» **Description of the task**
Quote exactly the lines from the line containing "# --- build, check" to the line containing "before = set(bpy.data.objects)", both lines included, please, and nothing more.

» **Raw data**
++++

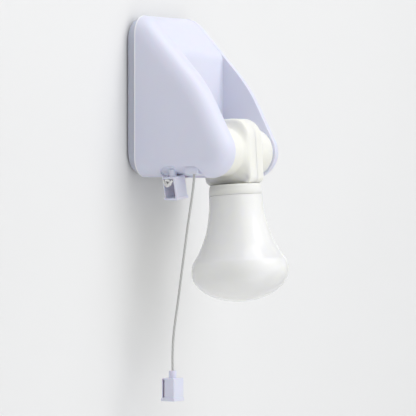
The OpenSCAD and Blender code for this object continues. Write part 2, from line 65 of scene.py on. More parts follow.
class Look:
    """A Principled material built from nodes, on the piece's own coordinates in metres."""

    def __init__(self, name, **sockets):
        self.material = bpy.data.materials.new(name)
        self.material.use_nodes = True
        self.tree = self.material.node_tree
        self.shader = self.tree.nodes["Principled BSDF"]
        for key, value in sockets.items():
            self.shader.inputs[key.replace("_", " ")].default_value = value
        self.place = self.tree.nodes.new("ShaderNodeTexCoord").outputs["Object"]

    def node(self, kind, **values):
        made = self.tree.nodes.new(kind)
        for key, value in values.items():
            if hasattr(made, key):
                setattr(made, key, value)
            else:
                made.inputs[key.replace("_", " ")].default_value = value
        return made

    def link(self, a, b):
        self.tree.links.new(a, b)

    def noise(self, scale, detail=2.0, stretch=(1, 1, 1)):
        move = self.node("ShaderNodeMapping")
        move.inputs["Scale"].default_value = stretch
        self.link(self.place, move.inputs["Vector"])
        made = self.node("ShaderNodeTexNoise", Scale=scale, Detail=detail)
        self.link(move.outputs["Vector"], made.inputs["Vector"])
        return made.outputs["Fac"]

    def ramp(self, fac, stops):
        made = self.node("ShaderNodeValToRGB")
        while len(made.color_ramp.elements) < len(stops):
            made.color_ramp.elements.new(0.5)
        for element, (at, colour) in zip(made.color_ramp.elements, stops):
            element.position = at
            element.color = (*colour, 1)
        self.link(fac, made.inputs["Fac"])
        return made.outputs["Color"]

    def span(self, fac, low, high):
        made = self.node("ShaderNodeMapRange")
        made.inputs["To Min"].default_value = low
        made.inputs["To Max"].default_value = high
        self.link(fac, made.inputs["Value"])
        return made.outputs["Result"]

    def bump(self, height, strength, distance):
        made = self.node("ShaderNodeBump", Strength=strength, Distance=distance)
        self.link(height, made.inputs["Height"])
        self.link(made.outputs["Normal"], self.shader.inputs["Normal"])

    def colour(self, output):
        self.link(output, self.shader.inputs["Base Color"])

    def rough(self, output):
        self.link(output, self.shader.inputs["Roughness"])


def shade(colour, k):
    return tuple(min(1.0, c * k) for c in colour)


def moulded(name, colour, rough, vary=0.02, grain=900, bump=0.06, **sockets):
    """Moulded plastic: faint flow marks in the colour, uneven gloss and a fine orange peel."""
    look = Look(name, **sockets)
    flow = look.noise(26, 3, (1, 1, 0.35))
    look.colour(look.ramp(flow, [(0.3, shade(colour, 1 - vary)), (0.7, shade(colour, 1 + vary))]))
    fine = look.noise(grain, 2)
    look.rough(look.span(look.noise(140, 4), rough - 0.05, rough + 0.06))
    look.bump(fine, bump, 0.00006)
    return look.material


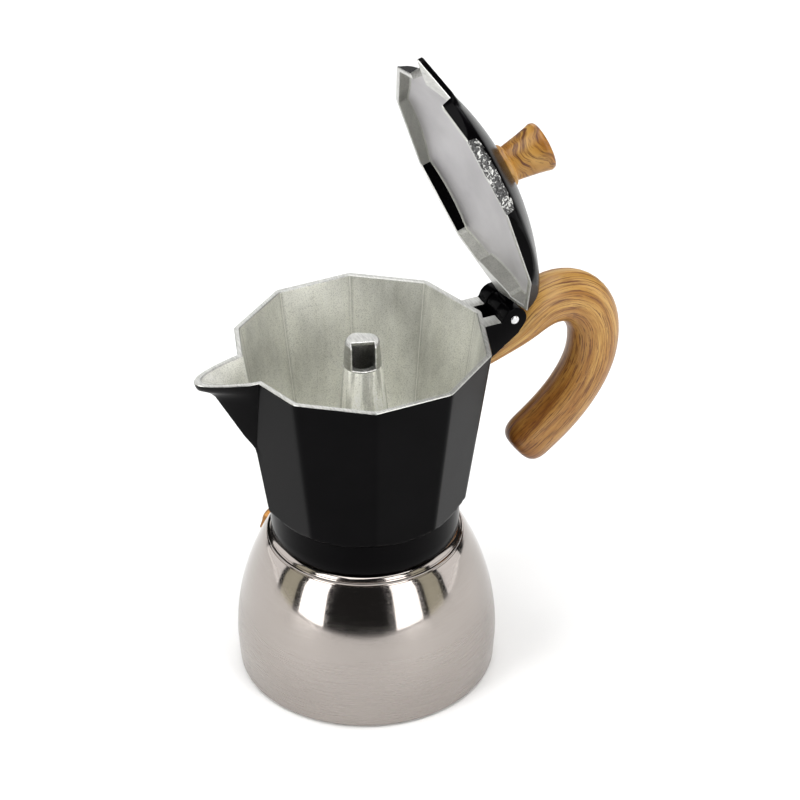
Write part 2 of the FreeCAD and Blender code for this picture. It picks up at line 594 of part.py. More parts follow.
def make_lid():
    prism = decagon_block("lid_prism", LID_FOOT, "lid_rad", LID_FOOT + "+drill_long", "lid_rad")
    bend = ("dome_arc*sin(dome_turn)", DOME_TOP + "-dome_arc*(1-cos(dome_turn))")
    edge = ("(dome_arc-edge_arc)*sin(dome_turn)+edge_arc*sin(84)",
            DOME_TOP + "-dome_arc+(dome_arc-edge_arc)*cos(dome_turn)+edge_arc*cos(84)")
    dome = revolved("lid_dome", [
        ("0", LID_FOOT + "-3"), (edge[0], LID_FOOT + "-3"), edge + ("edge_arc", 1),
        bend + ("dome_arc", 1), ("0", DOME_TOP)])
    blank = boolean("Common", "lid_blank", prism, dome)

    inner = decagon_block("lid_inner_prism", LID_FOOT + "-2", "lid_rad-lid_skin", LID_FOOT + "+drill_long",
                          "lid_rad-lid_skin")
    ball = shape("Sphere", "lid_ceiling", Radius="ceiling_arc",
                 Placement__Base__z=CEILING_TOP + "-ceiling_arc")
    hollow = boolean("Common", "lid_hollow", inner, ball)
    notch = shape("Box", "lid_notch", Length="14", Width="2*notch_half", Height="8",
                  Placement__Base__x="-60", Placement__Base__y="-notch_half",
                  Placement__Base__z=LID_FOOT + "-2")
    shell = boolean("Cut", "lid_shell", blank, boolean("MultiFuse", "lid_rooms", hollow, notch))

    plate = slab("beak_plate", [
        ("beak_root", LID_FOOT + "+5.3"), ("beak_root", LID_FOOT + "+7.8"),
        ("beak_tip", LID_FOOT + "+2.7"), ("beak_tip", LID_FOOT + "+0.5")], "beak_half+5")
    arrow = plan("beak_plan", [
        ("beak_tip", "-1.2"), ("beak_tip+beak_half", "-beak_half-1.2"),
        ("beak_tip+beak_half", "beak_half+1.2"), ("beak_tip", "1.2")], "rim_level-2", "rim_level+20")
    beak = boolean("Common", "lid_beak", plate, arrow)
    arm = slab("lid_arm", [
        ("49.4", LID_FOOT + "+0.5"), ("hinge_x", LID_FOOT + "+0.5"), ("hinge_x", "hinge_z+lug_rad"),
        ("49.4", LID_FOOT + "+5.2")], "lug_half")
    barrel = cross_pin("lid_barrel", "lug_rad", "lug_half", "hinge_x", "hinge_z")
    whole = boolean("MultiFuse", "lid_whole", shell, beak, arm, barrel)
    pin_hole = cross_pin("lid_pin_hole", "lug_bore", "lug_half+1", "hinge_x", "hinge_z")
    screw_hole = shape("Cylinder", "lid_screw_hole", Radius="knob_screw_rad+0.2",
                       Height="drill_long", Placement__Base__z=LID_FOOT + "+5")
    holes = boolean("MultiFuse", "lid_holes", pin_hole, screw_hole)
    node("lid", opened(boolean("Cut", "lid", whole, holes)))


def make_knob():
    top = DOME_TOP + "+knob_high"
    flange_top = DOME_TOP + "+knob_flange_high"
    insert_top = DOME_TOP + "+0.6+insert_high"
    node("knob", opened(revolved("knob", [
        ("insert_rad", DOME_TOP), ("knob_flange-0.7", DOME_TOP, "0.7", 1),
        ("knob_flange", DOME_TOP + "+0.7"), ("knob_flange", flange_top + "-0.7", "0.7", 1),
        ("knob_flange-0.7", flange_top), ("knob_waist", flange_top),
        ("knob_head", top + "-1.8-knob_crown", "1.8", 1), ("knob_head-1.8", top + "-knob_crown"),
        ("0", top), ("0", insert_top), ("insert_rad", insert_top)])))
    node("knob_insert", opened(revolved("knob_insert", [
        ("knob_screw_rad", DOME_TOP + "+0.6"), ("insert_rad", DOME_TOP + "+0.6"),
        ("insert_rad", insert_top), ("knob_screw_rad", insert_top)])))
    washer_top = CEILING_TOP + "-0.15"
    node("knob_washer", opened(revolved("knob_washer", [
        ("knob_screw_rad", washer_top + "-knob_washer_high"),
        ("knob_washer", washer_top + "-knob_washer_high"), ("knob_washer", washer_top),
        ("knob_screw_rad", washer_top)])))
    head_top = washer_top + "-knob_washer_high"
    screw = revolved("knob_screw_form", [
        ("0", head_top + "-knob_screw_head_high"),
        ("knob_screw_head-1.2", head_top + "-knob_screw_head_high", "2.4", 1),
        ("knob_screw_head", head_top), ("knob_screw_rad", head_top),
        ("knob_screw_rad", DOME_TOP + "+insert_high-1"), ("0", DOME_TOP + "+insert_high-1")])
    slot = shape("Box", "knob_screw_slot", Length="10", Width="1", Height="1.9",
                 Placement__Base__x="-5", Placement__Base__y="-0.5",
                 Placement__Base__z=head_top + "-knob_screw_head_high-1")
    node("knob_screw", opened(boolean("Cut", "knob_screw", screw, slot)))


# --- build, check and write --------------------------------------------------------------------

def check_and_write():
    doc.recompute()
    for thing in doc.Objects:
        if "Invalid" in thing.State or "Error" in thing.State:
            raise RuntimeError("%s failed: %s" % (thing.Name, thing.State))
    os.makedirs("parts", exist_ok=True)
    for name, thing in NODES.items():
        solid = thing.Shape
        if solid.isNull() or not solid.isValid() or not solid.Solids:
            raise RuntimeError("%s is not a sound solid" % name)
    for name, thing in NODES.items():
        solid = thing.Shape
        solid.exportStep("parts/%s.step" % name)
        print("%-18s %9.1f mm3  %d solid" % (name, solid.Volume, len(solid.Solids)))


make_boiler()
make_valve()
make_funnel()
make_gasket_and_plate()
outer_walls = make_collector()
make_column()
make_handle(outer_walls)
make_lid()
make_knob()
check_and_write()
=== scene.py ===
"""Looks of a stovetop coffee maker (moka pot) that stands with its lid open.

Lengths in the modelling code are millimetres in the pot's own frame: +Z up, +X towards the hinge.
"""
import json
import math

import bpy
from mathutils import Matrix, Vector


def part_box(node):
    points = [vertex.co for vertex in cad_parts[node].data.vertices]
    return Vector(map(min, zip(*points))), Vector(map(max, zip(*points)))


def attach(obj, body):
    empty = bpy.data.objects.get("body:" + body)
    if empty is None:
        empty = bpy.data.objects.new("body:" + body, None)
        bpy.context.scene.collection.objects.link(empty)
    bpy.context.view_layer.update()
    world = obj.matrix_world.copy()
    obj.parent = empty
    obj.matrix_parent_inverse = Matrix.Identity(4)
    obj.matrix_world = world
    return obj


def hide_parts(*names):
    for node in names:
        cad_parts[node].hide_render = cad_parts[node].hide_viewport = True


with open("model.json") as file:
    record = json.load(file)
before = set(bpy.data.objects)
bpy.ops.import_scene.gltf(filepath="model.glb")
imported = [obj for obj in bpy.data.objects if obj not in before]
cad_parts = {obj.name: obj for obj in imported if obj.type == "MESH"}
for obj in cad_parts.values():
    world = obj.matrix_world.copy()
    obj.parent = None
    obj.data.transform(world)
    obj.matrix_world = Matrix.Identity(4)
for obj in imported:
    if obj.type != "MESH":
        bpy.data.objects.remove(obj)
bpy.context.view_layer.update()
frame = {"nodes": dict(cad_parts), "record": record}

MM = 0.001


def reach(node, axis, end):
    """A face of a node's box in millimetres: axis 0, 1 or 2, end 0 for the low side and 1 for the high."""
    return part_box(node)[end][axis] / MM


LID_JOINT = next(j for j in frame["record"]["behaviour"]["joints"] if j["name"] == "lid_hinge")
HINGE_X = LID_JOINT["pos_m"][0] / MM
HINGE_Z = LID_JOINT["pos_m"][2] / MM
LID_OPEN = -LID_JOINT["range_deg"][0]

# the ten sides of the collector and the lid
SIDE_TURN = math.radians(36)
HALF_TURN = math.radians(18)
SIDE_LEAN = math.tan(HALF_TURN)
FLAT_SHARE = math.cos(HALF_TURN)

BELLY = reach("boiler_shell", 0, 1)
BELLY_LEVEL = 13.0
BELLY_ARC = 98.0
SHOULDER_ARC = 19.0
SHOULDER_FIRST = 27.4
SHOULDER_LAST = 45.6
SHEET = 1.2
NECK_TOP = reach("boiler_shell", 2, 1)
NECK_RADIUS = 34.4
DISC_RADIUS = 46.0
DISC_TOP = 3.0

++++

» **Response**
# --- build, check and write --------------------------------------------------------------------

def check_and_write():
    doc.recompute()
    for thing in doc.Objects:
        if "Invalid" in thing.State or "Error" in thing.State:
            raise RuntimeError("%s failed: %s" % (thing.Name, thing.State))
    os.makedirs("parts", exist_ok=True)
    for name, thing in NODES.items():
        solid = thing.Shape
        if solid.isNull() or not solid.isValid() or not solid.Solids:
            raise RuntimeError("%s is not a sound solid" % name)
    for name, thing in NODES.items():
        solid = thing.Shape
        solid.exportStep("parts/%s.step" % name)
        print("%-18s %9.1f mm3  %d solid" % (name, solid.Volume, len(solid.Solids)))


make_boiler()
make_valve()
make_funnel()
make_gasket_and_plate()
outer_walls = make_collector()
make_column()
make_handle(outer_walls)
make_lid()
make_knob()
check_and_write()
=== scene.py ===
"""Looks of a stovetop coffee maker (moka pot) that stands with its lid open.

Lengths in the modelling code are millimetres in the pot's own frame: +Z up, +X towards the hinge.
"""
import json
import math

import bpy
from mathutils import Matrix, Vector


def part_box(node):
    points = [vertex.co for vertex in cad_parts[node].data.vertices]
    return Vector(map(min, zip(*points))), Vector(map(max, zip(*points)))


def attach(obj, body):
    empty = bpy.data.objects.get("body:" + body)
    if empty is None:
        empty = bpy.data.objects.new("body:" + body, None)
        bpy.context.scene.collection.objects.link(empty)
    bpy.context.view_layer.update()
    world = obj.matrix_world.copy()
    obj.parent = empty
    obj.matrix_parent_inverse = Matrix.Identity(4)
    obj.matrix_world = world
    return obj


def hide_parts(*names):
    for node in names:
        cad_parts[node].hide_render = cad_parts[node].hide_viewport = True


with open("model.json") as file:
    record = json.load(file)
before = set(bpy.data.objects)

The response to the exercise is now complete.